O cantor parece ter razão. Uma pesquisa recém-divulgada pelo Instituto Brasileiro de Opinião Pública e Estatística (Ibope) constatou que a música sertaneja é preferida por 58% dos ouvintes de rádio no país. O sertanejo se tornou mainstream, coincidentemente, ao longo da década da explosão do agronegócio no país. Talvez seja natural que um setor econômico tão poderoso tenha o seu correlato na indústria cultural. Pense em uma grande plantação de soja – um dos carros-chefes do agronegócio. É um campo que se estende uniforme até a linha do horizonte. Isso se chama monocultura. É o que temos de mais contrário à ideia de diversidade. Será que o mercado sertanejo pode ser tão expansivo e padronizador quanto o agronegócio?

Depois da entrevista, nos juntamos à multidão de Extra Vips que se acotovelava na plateia. Depois de dois dias, com 29 show initerruptos – com a presença de estelas do gênero como Gusttavo Lima, Jorge e Mateus e Cristiano Araújo –, o público parecia cansado e alterado. Dali a pouco, o trio elétrico de Claudia Leitte encerraria os espetáculos do Caldas Country 2013. Um caminhão gigantesco fazendo voltas em torno da pista, e o povo doido girando junto. Os mais fissurados ainda iriam para o after de música eletrônica. Findado o festival, as autoridades apresentaram os números: cerca de 7 milabordagens, 84 pessoas detidas, 222 veículos retidos e 53 motoristas autuados. Dois policiais brigaram, um deles saiu bem machucado. Fora isso, não foram registradas ocorrências graves.

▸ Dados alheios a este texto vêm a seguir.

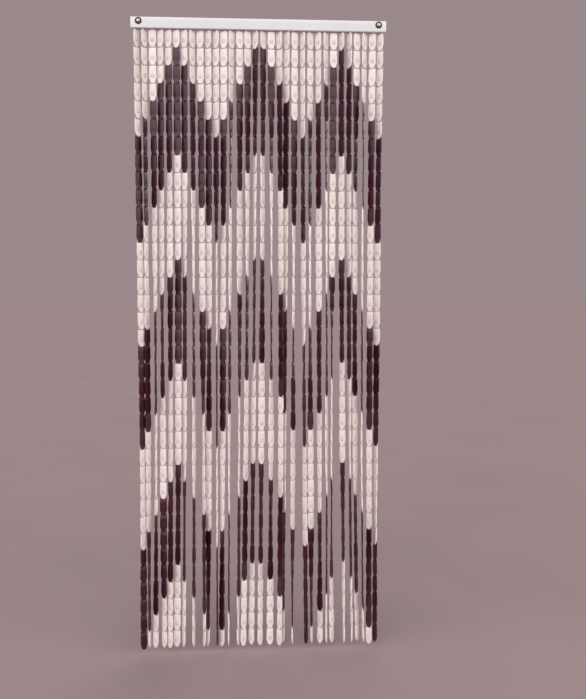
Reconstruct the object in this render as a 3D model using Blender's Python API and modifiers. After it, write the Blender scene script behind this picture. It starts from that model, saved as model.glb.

Deixamos Caldas Novas pela manhã. Uma parte dos cerca de 100 mil turistas que, de acordo com os cálculos da prefeitura, estiveram ali para o feriadão já caía na estrada. Na saída da cidade, tudo calmo novamente. Pela janela do ônibus, vejo, enfim, um ato transgressor: uma menina que se refresca de roupas dentro de um chafariz.